5. クラウドとの連携(Microsoft Entra ID)
オンプレミスの AD と Microsoft Entra ID(旧 Azure AD)を連携させることで、クラウドベースのアプリケーションやサービス(例:Microsoft 365)との統合が可能になります。これにより、ハイブリッド環境での ID 管理が実現できます。
Active Directory 導入の基本手順(Windows Server 環境)
以下に、Windows Server(例:2022や2019)における Active Directory ドメインサービス(AD DS)の新規構築手順の概要をご紹介したいと思います。
1. Windows Server の準備
サーバーにログインし、ホスト名や IP アドレス、DNS 設定を事前に構成します。
ドメインコントローラーにする予定のサーバーには、固定 IP アドレスを設定しておくのが望ましいです。
2. AD DS の役割を追加
「サーバーマネージャー」から「役割と機能の追加」を選択します。
「Active Directory ドメインサービス(AD DS)」を選択してインストールします。
3. ドメインコントローラーの昇格
インストール後、「このサーバーをドメインコントローラーに昇格する」オプションを選択します。
新しいフォレストを作成するか、既存のドメインに追加するかを選びます。
ドメイン名(例:corp.local)を指定し、ディレクトリサービス復元モード(DSRM)のパスワードを設定します。
4. DNS サーバーと SYSVOL の構成
DNS サーバーのインストールが自動で行われることが多いですが、必要に応じて手動で設定します。
SYSVOL フォルダーの保存先を指定します。

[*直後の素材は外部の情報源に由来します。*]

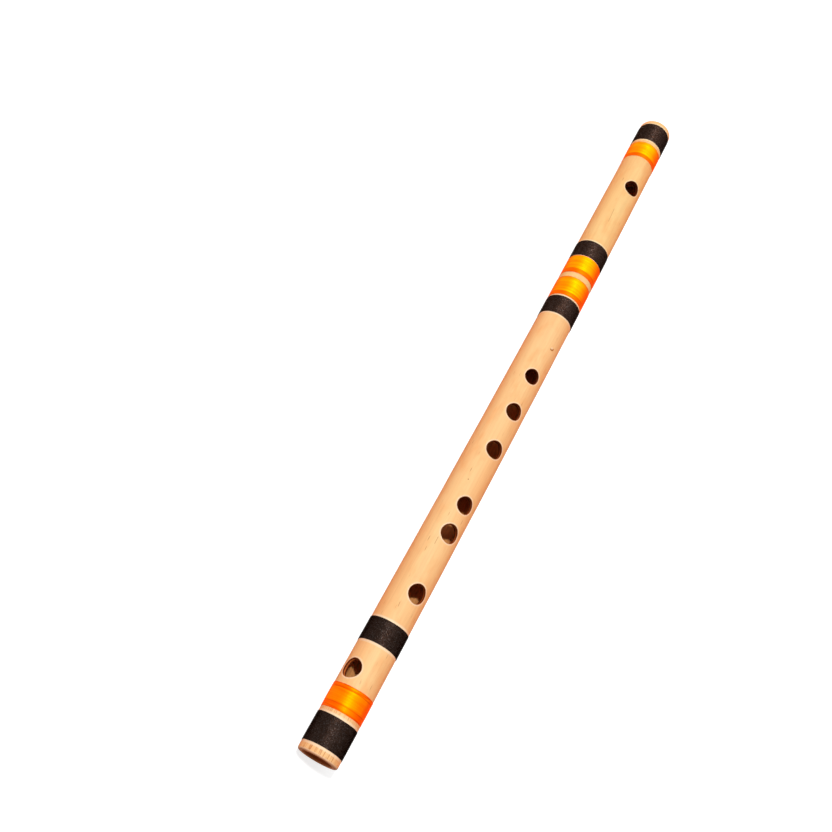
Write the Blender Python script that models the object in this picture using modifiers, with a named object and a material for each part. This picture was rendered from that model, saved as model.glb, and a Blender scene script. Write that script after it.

(デフォルトで問題ない場合が多いです)
5. インストールと再起動
設定内容を確認し、インストールを実行します。
インストール完了後、サーバーは自動的に再起動されます。
6. 動作確認
再起動後、ドメインコントローラーとしてログインできるか確認します。
「Active Directory ユーザーとコンピューター」ツールでドメイン構成を確認します。
Active Directory と Microsoft Entra ID の連携方法
使用するツール:Microsoft Entra Connect(旧 Azure AD Connect)
このツールを使うことで、オンプレミスの Active Directory と Microsoft Entra ID を同期し、ユーザーは同じ資格情報(ID/パスワード)でクラウドサービス(例:Microsoft 365)にアクセスできるようになります。
1. 前提条件の確認
- オンプレミスの AD 環境が構築済みであるか
- Microsoft Entra ID(旧 Azure AD)テナントが存在するか
- 同期対象のユーザーや OU(組織単位)を整理しておく
2. Microsoft Entra Connect のインストール
Microsoft 公式サイトからをダウンロードし、オンプレミスの Windows Server にインストールします。
3. 同期構成の選択
- パスワードハッシュ同期(PHS):最も一般的。パスワードのハッシュをクラウドに同期
- パススルー認証(PTA):オンプレミスで認証を行う
- フェデレーション(AD FS):より高度な認証が必要な場合に使用
4. 同期対象の設定
同期する OU や属性を選択します。
グループやユーザーのフィルタリングも可能です。
5. 同期の実行と確認
初回同期を実行し、Microsoft Entra ID ポータルでユーザーが正しく同期されているか確認します。